À l’échelle des individus, il n’y a nul besoin de rappeler que « les voyages forment la jeunesse ». Ce qui a peut-être changé concerne l’imaginaire à l’œuvre : là où on quittait sa province pour la capitale, on part désormais à l’étranger. C’est le cas des jeunes « aventuriers » africains, pour lesquels partir vers l’Europe est un rite de passage en vue d’acquérir un statut dans leur société d’origine. En Europe, cette mobilité constitue d’ailleurs un objectif politique : il n’est ainsi guère cohérent de financer le programme Erasmus et de se lamenter ensuite de la propension des jeunes à aller voir ailleurs. En Afrique comme ailleurs, la mobilité des jeunes n’est donc pas seulement le reflet d’une misère qui contraint à partir ; c’est aussi la manifestation d’une aspiration au changement, et de l’énergie déployée à le réaliser. 
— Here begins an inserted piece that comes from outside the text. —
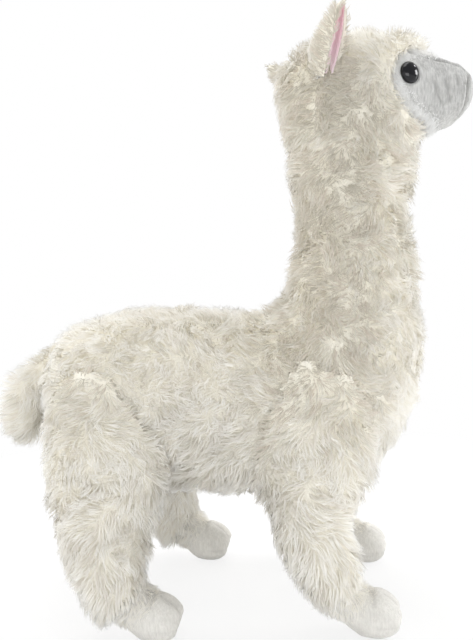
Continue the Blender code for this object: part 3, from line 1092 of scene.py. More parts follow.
        turn, curl, lift = turn * free, curl * free, lift - self.laid * (1 - free)
        length = self.length * scale * tuft_size[tuft_of] * rng.uniform(*self.lengths, count)
        lines = self.centre_lines(roots, normals, lean, length, turn, curl, lift)
        lines = self.gathered(lines, lines[locks][lock_of])
        toning = self.toning
        patches = soft_noise(tufts, toning.patch_size, self.seed + 9)[tuft_of]
        tone = toning.middle + toning.patches * patches
        tone = tone + rng.normal(0, toning.locks, len(locks))[lock_of]
        tone = tone + rng.normal(0, toning.fibres, count)
        # the place adds the tan of neck and head, and painted shade and painted light
        tone = tone + toning.by_place(roots, lean, self.comb)
        across = unit(np.cross(normals, lines[:, -1] - lines[:, 0]))
        return lines, tone.clip(*toning.ends), across

    def gathered(self, lines: np.ndarray, middle: np.ndarray) -> np.ndarray:
        """Draws each lock together: a point moves towards its lock's line, most at the tip.

        Args:
            lines: The fibres' lines.
            middle: The line of each fibre's lock.

        Returns:
            The moved lines.
        """
        pull = self.gather * np.linspace(0, 1, self.steps + 1) ** self.gather_late
        spread = lines - middle
        reach = np.linalg.norm(spread[:, :1], axis=2, keepdims=True)
        return lines - spread * pull[None, :, None] * (reach < self.gather_reach * self.lock)

    def fibres(
        self,
        lines: np.ndarray,
        tone: np.ndarray,
        across: np.ndarray,
        scale: np.ndarray,
        normals: np.ndarray,
    ) -> tuple[Surface, np.ndarray, np.ndarray]:
        """Closed three-sided fibres that taper along their lines to a point.

        Ring k has its corners at the line's point k plus the across direction and the outward
        direction times the half width there.

        Args:
            lines: Points by fibre and step.
            tone: Lightness of each fibre, kept as U.
            across: The flat direction of each fibre.
            scale: 1 for full width.
            normals: Outward direction of the cloth under each fibre.

        Returns:
            The mesh, the map's corners, with V from 0 at the root to 1 at the tip, and a
            shading normal at each corner: its own mixed with the cloth's, as pale fibres
            pass light on to each other, and turned back where it leaves its own face.
        """
        count, rings = len(lines), self.steps
        share = np.arange(rings) / rings
        half = 0.5 * self.width * (1 - self.taper * share**1.5)
        half = half[None, :, None] * scale[:, None, None]
        path = lines[:, 1:] - lines[:, :-1]
        flat = across[:, None, :] * half
        raised = unit(np.cross(path, across[:, None, :])) * half
        base = lines[:, :rings]
        corners = np.stack([base - flat, base + flat, base + self.ridge * raised], axis=2)
        points = np.concatenate([corners.reshape(count, -1, 3), lines[:, -1:]], axis=1)
        core = np.repeat(base + self.core * raised, 3, axis=1)
        core = np.concatenate([core, lines[:, -1:] - path[:, -1:]], axis=1)
        pattern, shares = self.one_fibre()
        shade = self.shading(points, core, normals, pattern)
        each = rings * 3 + 1
        faces = (pattern[None] + each * np.arange(count)[:, None, None]).reshape(-1, 3)
        margin, tones, side = 0.02, 0.94, 0.006
        v = margin + (1 - 2 * margin) * np.minimum(np.arange(each) // 3, rings) / rings
        u = margin + tones * tone[:, None, None] + side * shares[None]
        corners_uv = np.stack([u, np.broadcast_to(v[pattern][None], u.shape)], axis=-1)
        return Surface(points.reshape(-1, 3), faces), corners_uv.reshape(-1, 2), shade

    def one_fibre(self) -> tuple[np.ndarray, np.ndarray]:
        """The faces of one fibre: two for each side from ring to ring, a tip and a root.

        Returns:
            Corners by triangle, and how far round the fibre each corner is, from 0 to 3.
        """
        pattern, shares = [], []
        for ring in range(self.steps - 1):
            for side in range(3):
                a, b = ring * 3 + side, ring * 3 + (side + 1) % 3
                pattern += [(a, b, b + 3), (a, b + 3, a + 3)]
                shares += [(side, side + 1, side + 1), (side, side + 1, side)]
        last, tip = (self.steps - 1) * 3, self.steps * 3
        for side in range(3):
            pattern.append((last + side, last + (side + 1) % 3, tip))
            shares.append((side, side + 1, side + 0.5))
        pattern.append((0, 2, 1))
        shares.append((0, 2, 1))
        return np.array(pattern), np.array(shares)

    def shading(
        self, points: np.ndarray, core: np.ndarray, normals: np.ndarray, pattern: np.ndarray
    ) -> np.ndarray:
        """The shading normal at each corner: away from the fibre's core, mixed with the cloth's.

        Where it leaves its own face by too much, it is turned back towards it.

        Args:
            points: The fibres' points.
            core: A place inside the fibre for each of them.
            normals: Outward direction of the cloth under each fibre.
            pattern: Corners by triangle of one fibre.

        Returns:
            A direction for each corner of each triangle.
        """
        shade = unit(points - core) * (1 - self.softness) + normals[:, None] * self.softness
        spots = points[:, pattern]
        facing = np.cross(spots[:, :, 1] - spots[:, :, 0], spots[:, :, 2] - spots[:, :, 0])
        facing = unit(facing)[:, :, None]
        shade = unit(shade)[:, pattern]
        lack = np.maximum(self.upright - (shade * facing).sum(axis=-1, keepdims=True), 0.0)
        return unit(shade + facing * lack).reshape(-1, 3)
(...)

Dans un monde de flux, l’État reste cependant le cadre principal dans lequel réaliser une solidarité minimale entre individus. Il est donc normal que les gouvernements se préoccupent de leurs frontières et des mouvements qui peuvent affaiblir leur capacité à assurer le bien-être de leurs citoyens. Mais il est -illusoire et contre-productif de blâmer ceux qui partent. L’urgence serait au contraire de démocratiser la mobilité. Elle devrait bénéficier aux personnes et pas seulement aux capitaux, être offerte aux travailleurs non qualifiés et aux ressortissants des pays du Sud, et pas exclusivement aux Occidentaux et aux élites. C’est bien l’insuffisance de mobilité – géographique, mais aussi sociale et économique – qui pénalise le développement, des individus comme des pays.